When it comes to leadership, Mr. Buser adds, medicine is just like many other industries. “You hear about the person who makes the invention in the garage and then the one who takes it out of the garage and grows it,” he says. “You need higher levels of leadership expertise.”

Victims of bad design
Occasionally, says Mr. Buser, leaders have personal issues that make it impossible for them to lead, such as the program director who so tightly micromanaged the physicians in his group that he’d go through and change their care plans during rounds. Another director of a program that Mr. Buser consulted on was so averse to conflict that he’d punt any situation involving a difference of opinion to the group’s secretary.

But in many troubled programs, a mismatch between a group’s needs and its leadership may have nothing to do with the director’s skills and everything to do with the flaws in the way the hospital (or another larger entity, such as the hospitalists’ multispecialty group or an outsourced provider) has set up and maintained the program.

Program directors often “don’t have permission to do the things they need to do to change the program,” Dr. Greeno says. Or they’re asked to steer the group in a certain direction but given no incentives to get there. Or their reporting structure to senior administrators is so convoluted that the director is accountable to no one person. “You may have the right person,” he explains, “but structural and functional inconsistencies don’t allow the person to succeed.”

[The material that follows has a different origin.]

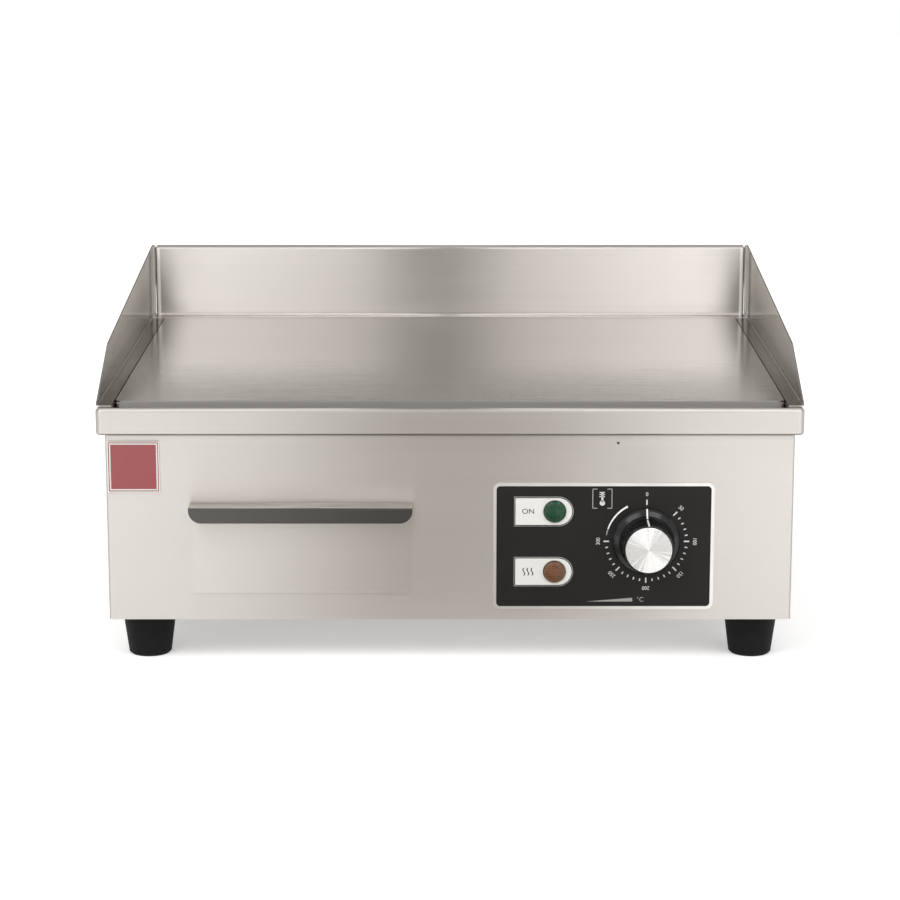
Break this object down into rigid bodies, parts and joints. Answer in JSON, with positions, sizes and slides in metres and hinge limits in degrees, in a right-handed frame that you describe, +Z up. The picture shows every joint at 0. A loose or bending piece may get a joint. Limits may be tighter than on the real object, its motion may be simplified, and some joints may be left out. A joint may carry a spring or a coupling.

In other situations, hospitals may undercut leaders by not giving them enough time to do the job “or by off-loading responsibility for every new project onto the hospitalist director. “Leaders may be given the same amount of time to run a 25-person group that they had running a five-person one, without a budget to expand their administrative hours or hire assistants,” says Mr. Buser.

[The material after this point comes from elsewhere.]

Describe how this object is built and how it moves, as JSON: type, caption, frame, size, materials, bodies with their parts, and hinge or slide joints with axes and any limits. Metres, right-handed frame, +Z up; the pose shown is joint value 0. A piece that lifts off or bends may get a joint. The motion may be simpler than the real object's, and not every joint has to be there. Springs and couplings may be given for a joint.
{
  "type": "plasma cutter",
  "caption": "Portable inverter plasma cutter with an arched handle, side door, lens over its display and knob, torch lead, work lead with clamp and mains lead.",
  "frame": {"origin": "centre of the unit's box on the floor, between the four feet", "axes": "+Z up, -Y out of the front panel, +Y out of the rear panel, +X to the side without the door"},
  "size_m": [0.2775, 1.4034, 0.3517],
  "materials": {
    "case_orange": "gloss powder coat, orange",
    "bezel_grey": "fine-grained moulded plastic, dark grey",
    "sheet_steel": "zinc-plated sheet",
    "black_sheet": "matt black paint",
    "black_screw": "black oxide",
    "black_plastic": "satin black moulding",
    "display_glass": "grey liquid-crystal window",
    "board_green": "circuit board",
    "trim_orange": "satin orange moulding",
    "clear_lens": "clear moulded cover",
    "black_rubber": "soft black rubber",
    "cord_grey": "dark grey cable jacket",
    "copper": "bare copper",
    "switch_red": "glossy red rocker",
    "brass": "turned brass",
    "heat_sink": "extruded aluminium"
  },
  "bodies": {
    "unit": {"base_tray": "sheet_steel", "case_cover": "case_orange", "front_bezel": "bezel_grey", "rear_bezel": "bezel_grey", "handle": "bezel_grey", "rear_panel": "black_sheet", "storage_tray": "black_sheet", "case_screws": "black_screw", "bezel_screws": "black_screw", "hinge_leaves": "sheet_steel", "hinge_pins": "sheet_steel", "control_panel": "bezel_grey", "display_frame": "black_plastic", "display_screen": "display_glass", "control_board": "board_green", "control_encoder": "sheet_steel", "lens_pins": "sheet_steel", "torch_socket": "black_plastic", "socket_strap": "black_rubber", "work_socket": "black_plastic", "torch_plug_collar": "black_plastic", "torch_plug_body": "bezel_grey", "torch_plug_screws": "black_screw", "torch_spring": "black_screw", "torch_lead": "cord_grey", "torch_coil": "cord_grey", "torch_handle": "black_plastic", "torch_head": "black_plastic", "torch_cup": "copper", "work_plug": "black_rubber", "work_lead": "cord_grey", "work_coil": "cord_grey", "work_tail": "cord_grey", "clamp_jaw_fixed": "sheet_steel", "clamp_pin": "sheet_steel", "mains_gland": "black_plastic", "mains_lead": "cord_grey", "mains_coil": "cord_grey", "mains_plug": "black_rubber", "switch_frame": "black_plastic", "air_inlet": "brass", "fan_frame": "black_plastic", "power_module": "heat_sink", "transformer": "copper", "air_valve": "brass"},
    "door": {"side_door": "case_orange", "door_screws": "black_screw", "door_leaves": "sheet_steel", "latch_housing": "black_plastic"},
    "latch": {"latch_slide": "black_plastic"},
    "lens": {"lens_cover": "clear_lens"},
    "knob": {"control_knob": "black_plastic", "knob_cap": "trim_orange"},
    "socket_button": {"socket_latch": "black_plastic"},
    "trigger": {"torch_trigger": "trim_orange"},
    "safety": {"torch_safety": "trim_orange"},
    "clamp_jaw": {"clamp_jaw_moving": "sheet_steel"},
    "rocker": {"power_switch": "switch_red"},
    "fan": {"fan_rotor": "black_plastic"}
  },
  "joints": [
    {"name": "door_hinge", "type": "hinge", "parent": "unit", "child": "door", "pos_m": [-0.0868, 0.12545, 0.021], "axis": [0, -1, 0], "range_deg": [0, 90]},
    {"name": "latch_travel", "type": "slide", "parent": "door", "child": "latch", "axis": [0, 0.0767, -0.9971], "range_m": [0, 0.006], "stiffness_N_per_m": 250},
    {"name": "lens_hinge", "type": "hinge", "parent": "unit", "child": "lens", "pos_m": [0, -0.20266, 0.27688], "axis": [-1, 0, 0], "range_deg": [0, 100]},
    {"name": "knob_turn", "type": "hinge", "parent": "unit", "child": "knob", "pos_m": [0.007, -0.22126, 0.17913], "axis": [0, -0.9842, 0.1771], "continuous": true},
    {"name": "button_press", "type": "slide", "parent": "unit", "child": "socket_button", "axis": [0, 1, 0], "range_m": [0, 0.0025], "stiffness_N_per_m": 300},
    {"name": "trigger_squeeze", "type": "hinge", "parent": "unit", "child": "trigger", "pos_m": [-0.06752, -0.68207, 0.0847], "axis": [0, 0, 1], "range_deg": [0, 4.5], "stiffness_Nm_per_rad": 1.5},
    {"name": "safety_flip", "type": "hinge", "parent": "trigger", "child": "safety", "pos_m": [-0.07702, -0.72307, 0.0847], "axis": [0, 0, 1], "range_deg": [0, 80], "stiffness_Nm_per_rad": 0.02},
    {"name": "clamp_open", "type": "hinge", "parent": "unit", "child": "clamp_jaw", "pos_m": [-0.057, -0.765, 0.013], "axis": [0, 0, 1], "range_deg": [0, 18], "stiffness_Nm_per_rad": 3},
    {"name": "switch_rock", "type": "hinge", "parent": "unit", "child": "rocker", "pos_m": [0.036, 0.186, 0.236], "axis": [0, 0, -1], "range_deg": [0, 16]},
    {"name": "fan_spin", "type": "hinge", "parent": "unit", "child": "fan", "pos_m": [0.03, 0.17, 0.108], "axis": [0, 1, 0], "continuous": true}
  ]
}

And there are hospitals that don’t really want leaders, Mr. Buser explains, but messengers. “The CEO tells the director, ‘Tomorrow, your group is going to take over neurology admissions, then nephrology on Friday and oncology on Monday,’ ” Mr. Buser says. “If the director isn’t at liberty to come back and say, ‘No, this is the way it’s going to work so we don’t burn my people out,’ the group is in trouble.”

Changing the guard
As if all of these challenges aren’t enough, hospitalist leaders also need to keep an eye on developing leadership in the rank and file. Without that, consultants say, succession becomes a problem. In Illinois, for example, Dr. Rahn says that she will be delegating responsibilities for scheduling and hospital-committee participation among the physicians in her group. She is also involved in creating a succession plan by encouraging group physicians who are interested to take on leadership roles.

For groups experiencing problems with their director, Mr. Buser says that there is such a lack of well-trained leaders that his company tries to salvage the current person. When he is called into these situations, he says, he encourages leaders in trouble to get outside leadership or management training.

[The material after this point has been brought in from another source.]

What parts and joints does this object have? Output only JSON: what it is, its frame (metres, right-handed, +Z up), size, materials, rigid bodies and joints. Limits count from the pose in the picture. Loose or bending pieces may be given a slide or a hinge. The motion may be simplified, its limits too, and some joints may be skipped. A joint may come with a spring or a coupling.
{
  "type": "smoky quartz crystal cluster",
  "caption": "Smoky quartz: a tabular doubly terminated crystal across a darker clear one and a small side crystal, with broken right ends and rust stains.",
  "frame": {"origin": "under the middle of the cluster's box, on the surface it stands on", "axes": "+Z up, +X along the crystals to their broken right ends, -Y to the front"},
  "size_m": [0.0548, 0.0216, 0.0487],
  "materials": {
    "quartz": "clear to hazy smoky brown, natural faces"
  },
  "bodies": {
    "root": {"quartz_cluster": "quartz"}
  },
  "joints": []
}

Sometimes, however, the best remedy is to replace the director. In some instances, Mr. Buser explains, program directors are acutely aware that they’re not able to fill the bill and “are relieved” to step aside.

In other cases, rank and file hospitalists may have to exercise leadership of their own and move to replace the director. “There’s a right way and a wrong way” to go about that, Mr. Buser explains. The wrong way is to loudly air the group’s complaints among the medical staff “and incite a riot, get the mob mentality of the medical staff going.”

The right way entails having an intervention with the group leader and talking frankly about the problems the group is facing. Or, if the leader is not approachable and other remedies have been exhausted, group members may need to go over the director’s head and explain their frustration to someone higher up, typically the chief medical officer.

“That is very sensitive because you have only one shot,” Mr. Buser says. “If the CMO says, ‘Forget it, we like the way things are, so get back there and row,’ you may just have to start looking for another job.” Sometimes, Mr. Buser adds, it’s “the fact that many are leaving that gets the attention of hospital leadership and results in some change.”

Phyllis Maguire is Executive Editor of Today’s Hospitalist.